We didn’t even get three kicks in before Israeli soldiers told us to stop. Of course we didn’t take them too seriously at first (who the hell has a problem with soccer?) and kept on aimlessly kicking around. The soldiers got more insistent so we stopped what we were doing; as some of us moved the game to the top of very steep hill, the rest stayed to negotiate and argue. “These kids live here, and you’re telling them that they can’t play here? Where else are they supposed to play?”
To this, the soldier –an American serving in the Israeli military– responded, “For you to try to make the children play here is very irresponsible. This is seen as provocative, you know. The Jews see a crowd of Arabs and they will then throw stones, just as when Arabs see a crowd of Jews they will throw stones. My job is to keep the peace here and protect the Jews. You can go play at the top of the street.” He said this despite the fact that the soldiers regularly allow the Jewish settlers to play in their army posts at the top of Tel Rumeida street, right next to Palestinian homes.
And so began another stupid, pointless verbal confrontation.
The daily view of Shuhada street under occupation
As some human rights workers attempted to negotiate with the soldiers on the scene and their superiors on the telephone, the rest of us went to the top of the hill on Tel Rumeida Street to start a game with some teenagers. Incidentally, a couple of weeks ago, the soldiers prohibited the kids from playing at the top of the hill — exactly where they told us to go play this time. We divided into mixed groups of three for “winner stays loser leaves;” for every goal scored, the losing team would be replaced by another team; in short, each team plays until they are scored against.
With all the action up at the top of the hill, I had totally forgotten all about Shuhada street until an American human rights worker came up the street to tell us that, after 90 minutes, the DCO (District Co-ordination Office, the civilian administration wing of the Israeli military in the West Bank) verified her claim —that the kids had every right to play on their own street. At that the soldiers relented.
During this time, though, the soldiers had told the kids they couldn’t play on Shuhada street and shooed them away, so we figured that a few of us would go down and kick the ball around ourselves, so we did. After a few minutes, a couple of kids approached —with some noticeable trepidation– and joined in. Bit by bit, the Shuhada street kids, after seeing that it was okay to play here, came out of their houses and joined in.

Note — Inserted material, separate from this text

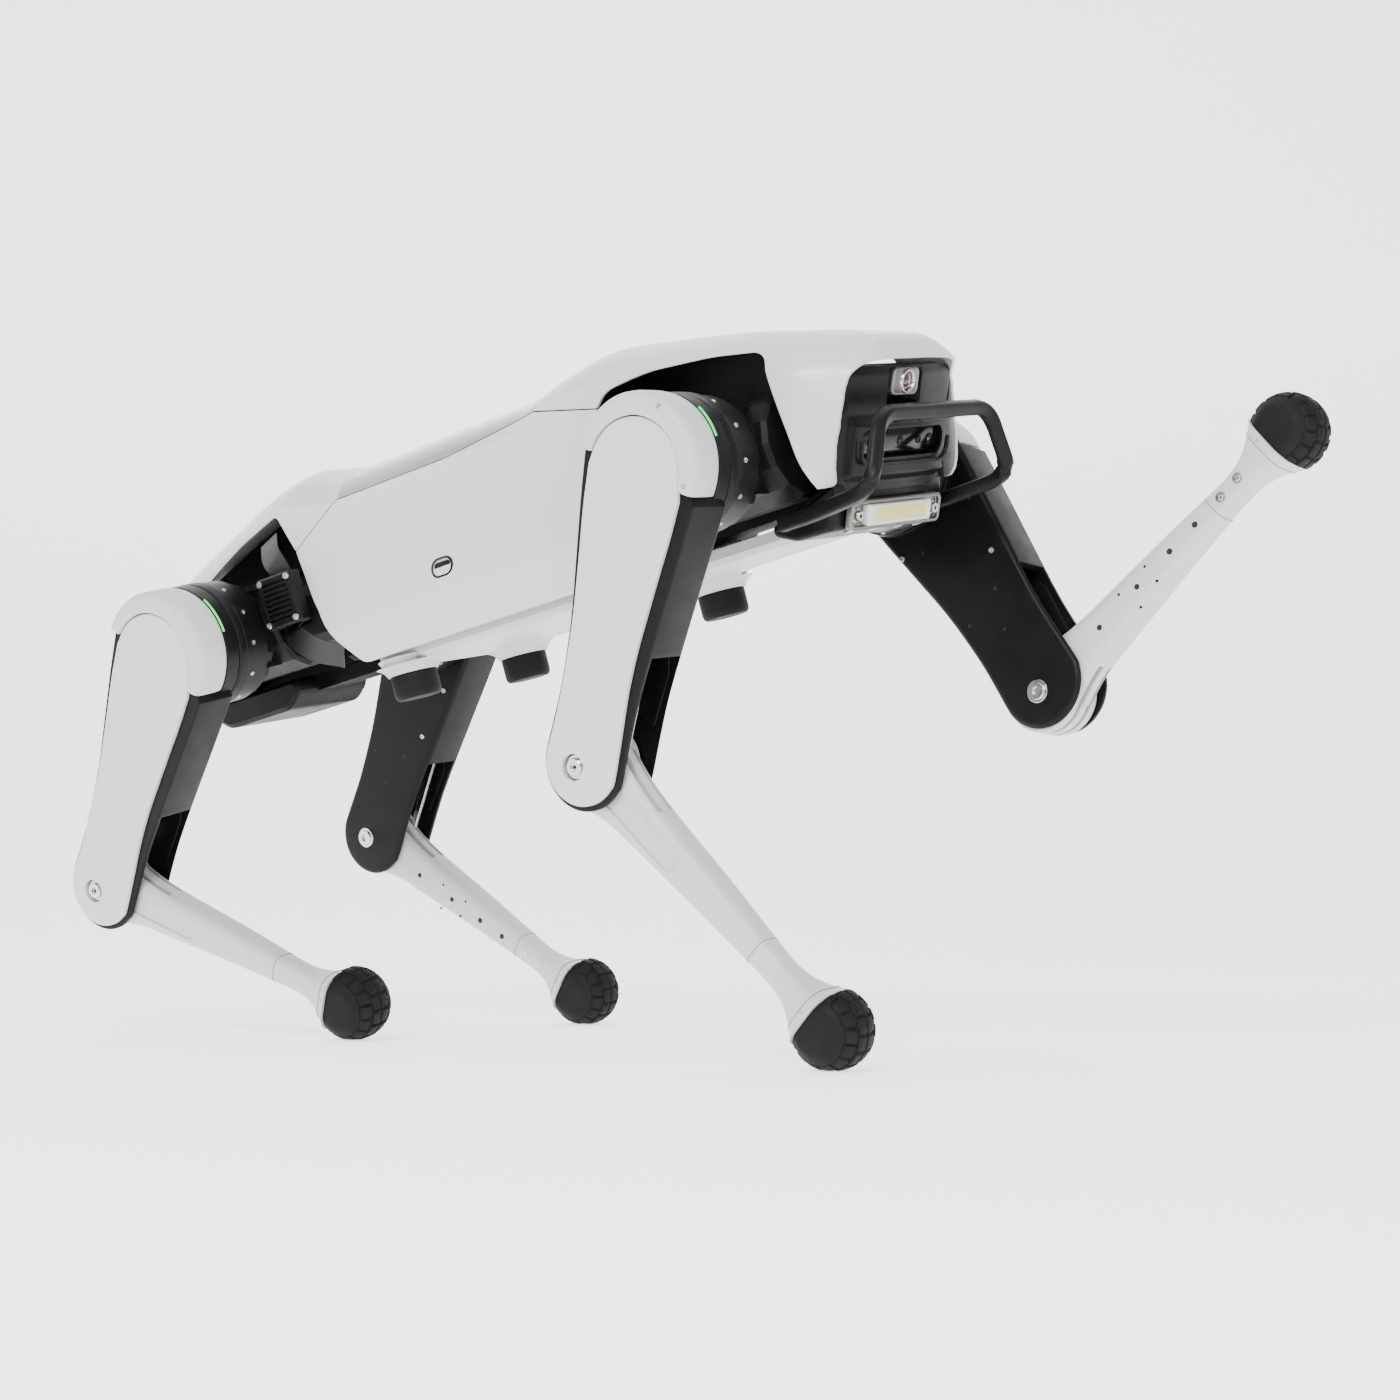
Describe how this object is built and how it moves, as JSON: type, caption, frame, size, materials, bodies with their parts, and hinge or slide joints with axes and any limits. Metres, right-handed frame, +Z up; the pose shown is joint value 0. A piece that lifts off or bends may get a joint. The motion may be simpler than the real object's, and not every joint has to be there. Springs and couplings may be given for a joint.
{
  "type": "quadruped robot dog",
  "caption": "Four-legged walking robot with a white-shelled body, black articulated thighs, rubber ball feet, a camera head with a bumper handle and a work light.",
  "frame": {"origin": "centre of the footprint box on the ground", "axes": "+X is the robot's heading, +Y its left, +Z up"},
  "size_m": [0.897, 0.3871, 0.4891],
  "materials": {
    "white_shell": "satin",
    "white_cast": "satin powder coat",
    "grey_deck": "gloss",
    "black_metal": "satin anodised",
    "black_plastic": "matte",
    "black_mask": "satin",
    "black_frame": "satin",
    "black_motor": "matte anodised",
    "black_rubber": "matte",
    "steel": "machined",
    "silver_bracket": "satin",
    "camera_glass": "gloss"
  },
  "bodies": {
    "torso": {"belly_pad_front_left": "black_rubber", "belly_pad_front_right": "black_rubber", "belly_pad_rear_left": "black_rubber", "belly_pad_rear_right": "black_rubber", "belly_tray": "white_shell", "bumper_handle": "black_metal", "chassis": "black_metal", "face_panel": "black_mask", "fan_module": "black_metal", "front_hood": "white_shell", "head_camera": "silver_bracket", "light_bar": "silver_bracket", "rear_hood": "white_shell", "sensor_box": "black_plastic", "side_panel_left": "white_shell", "side_panel_right": "white_shell", "stereo_camera": "camera_glass", "top_deck": "grey_deck"},
    "front_right_hip": {"hip_bracket_fr": "black_metal", "hip_motor_fr": "black_motor"},
    "front_right_thigh": {"thigh_frame_fr": "black_frame", "thigh_cover_fr": "white_shell", "thigh_cap_fr": "white_cast", "knee_axle_fr": "steel"},
    "front_right_shank": {"shank_fr": "white_cast", "foot_fr": "black_rubber"},
    "front_right_crank": {"knee_crank_fr": "steel"},
    "front_right_rod": {"pushrod_fr": "steel"},
    "front_left_hip": {"hip_bracket_fl": "black_metal", "hip_motor_fl": "black_motor"},
    "front_left_thigh": {"thigh_frame_fl": "black_frame", "thigh_cover_fl": "white_shell", "thigh_cap_fl": "white_cast", "knee_axle_fl": "steel"},
    "front_left_shank": {"shank_fl": "white_cast", "foot_fl": "black_rubber"},
    "front_left_crank": {"knee_crank_fl": "steel"},
    "front_left_rod": {"pushrod_fl": "steel"},
    "rear_right_hip": {"hip_bracket_rr": "black_metal", "hip_motor_rr": "black_motor"},
    "rear_right_thigh": {"thigh_frame_rr": "black_frame", "thigh_cover_rr": "white_shell", "thigh_cap_rr": "white_cast", "knee_axle_rr": "steel"},
    "rear_right_shank": {"shank_rr": "white_cast", "foot_rr": "black_rubber"},
    "rear_right_crank": {"knee_crank_rr": "steel"},
    "rear_right_rod": {"pushrod_rr": "steel"},
    "rear_left_hip": {"hip_bracket_rl": "black_metal", "hip_motor_rl": "black_motor"},
    "rear_left_thigh": {"thigh_frame_rl": "black_frame", "thigh_cover_rl": "white_shell", "thigh_cap_rl": "white_cast", "knee_axle_rl": "steel"},
    "rear_left_shank": {"shank_rl": "white_cast", "foot_rl": "black_rubber"},
    "rear_left_crank": {"knee_crank_rl": "steel"},
    "rear_left_rod": {"pushrod_rl": "steel"}
  },
  "joints": [
    {"name": "front_right_roll", "type": "hinge", "parent": "torso", "child": "front_right_hip", "pos_m": [0.12882, -0.07421, 0.38807], "axis": [-0.9802, 0, -0.1978], "range_deg": [-22.56, 27.44]},
    {"name": "front_right_pitch", "type": "hinge", "parent": "front_right_hip", "child": "front_right_thigh", "pos_m": [0.13088, -0.1628, 0.37784], "axis": [0.0231, -0.9931, -0.1147], "range_deg": [-39.36, 90.64]},
    {"name": "front_right_knee", "type": "hinge", "parent": "front_right_thigh", "child": "front_right_shank", "pos_m": [0.06478, -0.14266, 0.19015], "axis": [0.0231, -0.9931, -0.1147], "range_deg": [-30.64, 74.36]},
    {"name": "front_right_crank_turn", "type": "hinge", "parent": "front_right_thigh", "child": "front_right_crank", "pos_m": [0.13088, -0.1628, 0.37784], "axis": [0.0231, -0.9931, -0.1147], "range_deg": [-31.64, 75.36]},
    {"name": "front_right_rod_turn", "type": "hinge", "parent": "front_right_crank", "child": "front_right_rod", "pos_m": [0.15369, -0.16084, 0.36551], "axis": [0.0231, -0.9931, -0.1147], "range_deg": [-75.36, 31.64]},
    {"name": "front_left_roll", "type": "hinge", "parent": "torso", "child": "front_left_hip", "pos_m": [0.12497, 0.04481, 0.40713], "axis": [0.9802, 0, 0.1978], "range_deg": [-6.81, 43.19]},
    {"name": "front_left_pitch", "type": "hinge", "parent": "front_left_hip", "child": "front_left_thigh", "pos_m": [0.12617, 0.1338, 0.40117], "axis": [-0.0135, -0.9977, 0.0668], "range_deg": [-95.93, 34.07]},
    {"name": "front_left_knee", "type": "hinge", "parent": "front_left_thigh", "child": "front_left_shank", "pos_m": [0.2474, 0.12154, 0.24257], "axis": [-0.0135, -0.9977, 0.0668], "range_deg": [-61.12, 43.88]},
    {"name": "front_left_crank_turn", "type": "hinge", "parent": "front_left_thigh", "child": "front_left_crank", "pos_m": [0.12617, 0.1338, 0.40117], "axis": [-0.0135, -0.9977, 0.0668], "range_deg": [-62.12, 44.88]},
    {"name": "front_left_rod_turn", "type": "hinge", "parent": "front_left_crank", "child": "front_left_rod", "pos_m": [0.13978, 0.1351, 0.42328], "axis": [-0.0135, -0.9977, 0.0668], "range_deg": [-44.88, 62.12]},
    {"name": "rear_right_roll", "type": "hinge", "parent": "torso", "child": "rear_right_hip", "pos_m": [-0.32307, -0.07421, 0.29687], "axis": [-0.9802, 0, -0.1978], "range_deg": [-16.21, 21.79]},
    {"name": "rear_right_pitch", "type": "hinge", "parent": "rear_right_hip", "child": "rear_right_thigh", "pos_m": [-0.31908, -0.1611, 0.2771], "axis": [0.0447, -0.9741, -0.2217], "range_deg": [-28.39, 101.61]},
    {"name": "rear_right_knee", "type": "hinge", "parent": "rear_right_thigh", "child": "rear_right_shank", "pos_m": [-0.42045, -0.12728, 0.10804], "axis": [0.0447, -0.9741, -0.2217], "range_deg": [-64.41, 40.59]},
    {"name": "rear_right_crank_turn", "type": "hinge", "parent": "rear_right_thigh", "child": "rear_right_crank", "pos_m": [-0.31908, -0.1611, 0.2771], "axis": [0.0447, -0.9741, -0.2217], "range_deg": [-65.41, 41.59]},
    {"name": "rear_right_rod_turn", "type": "hinge", "parent": "rear_right_crank", "child": "rear_right_rod", "pos_m": [-0.29325, -0.15936, 0.27467], "axis": [0.0447, -0.9741, -0.2217], "range_deg": [-41.59, 65.41]},
    {"name": "rear_left_roll", "type": "hinge", "parent": "torso", "child": "rear_left_hip", "pos_m": [-0.32692, 0.04481, 0.31593], "axis": [0.9802, 0, 0.1978], "range_deg": [-17.45, 20.55]},
    {"name": "rear_left_pitch", "type": "hinge", "parent": "rear_left_hip", "child": "rear_left_thigh", "pos_m": [-0.32899, 0.1334, 0.32618], "axis": [0.0232, -0.9931, -0.1149], "range_deg": [-32.51, 97.49]},
    {"name": "rear_left_knee", "type": "hinge", "parent": "rear_left_thigh", "child": "rear_left_shank", "pos_m": [-0.41713, 0.15199, 0.14761], "axis": [0.0232, -0.9931, -0.1149], "range_deg": [-50.28, 54.72]},
    {"name": "rear_left_crank_turn", "type": "hinge", "parent": "rear_left_thigh", "child": "rear_left_crank", "pos_m": [-0.32899, 0.1334, 0.32618], "axis": [0.0232, -0.9931, -0.1149], "range_deg": [-51.28, 55.72]},
    {"name": "rear_left_rod_turn", "type": "hinge", "parent": "rear_left_crank", "child": "rear_left_rod", "pos_m": [-0.30398, 0.13479, 0.31918], "axis": [0.0232, -0.9931, -0.1149], "range_deg": [-55.72, 51.28]}
  ],
  "couplings": [
    {"joint": "front_right_crank_turn", "follows": "front_right_knee", "ratio": 1},
    {"joint": "front_right_rod_turn", "follows": "front_right_knee", "ratio": -1},
    {"joint": "front_left_crank_turn", "follows": "front_left_knee", "ratio": 1},
    {"joint": "front_left_rod_turn", "follows": "front_left_knee", "ratio": -1},
    {"joint": "rear_right_crank_turn", "follows": "rear_right_knee", "ratio": 1},
    {"joint": "rear_right_rod_turn", "follows": "rear_right_knee", "ratio": -1},
    {"joint": "rear_left_crank_turn", "follows": "rear_left_knee", "ratio": 1},
    {"joint": "rear_left_rod_turn", "follows": "rear_left_knee", "ratio": -1}
  ]
}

Bit by bit, passers-by stopped to crack a smile and maybe even kick a ball.
Within 15 minutes the neighborhood kids from this block were doing something they haven’t done in AGES — playing on their own streets. It may have taken a bunch of pushy internationals with cell phones to get a green light, but it took the Shuhada street kids to transform their neighborhood from a militarized ghost town into the best soccer field in Hebron.
Goal after goal under a setting sun, I saw six soldiers watching the game from their checkpoint and thought, “how could anyone see anything wrong in what these kids are doing?” I hope that some hearts were touched — I can’t imagine how anyone could find fault with what they tried to stop, and I never will. Maybe the soldiers looked down the street and thought, “man, those kids have every right to be here, and we were wrong to stop it.” Maybe they looked down Shuhada Street and saw something beautiful.
* Baruch Goldstein was a Jewish fundamentalist settler from America who in 1994 killed 29 Palestinians at prayer in the Ibrahimi mosque in Hebron.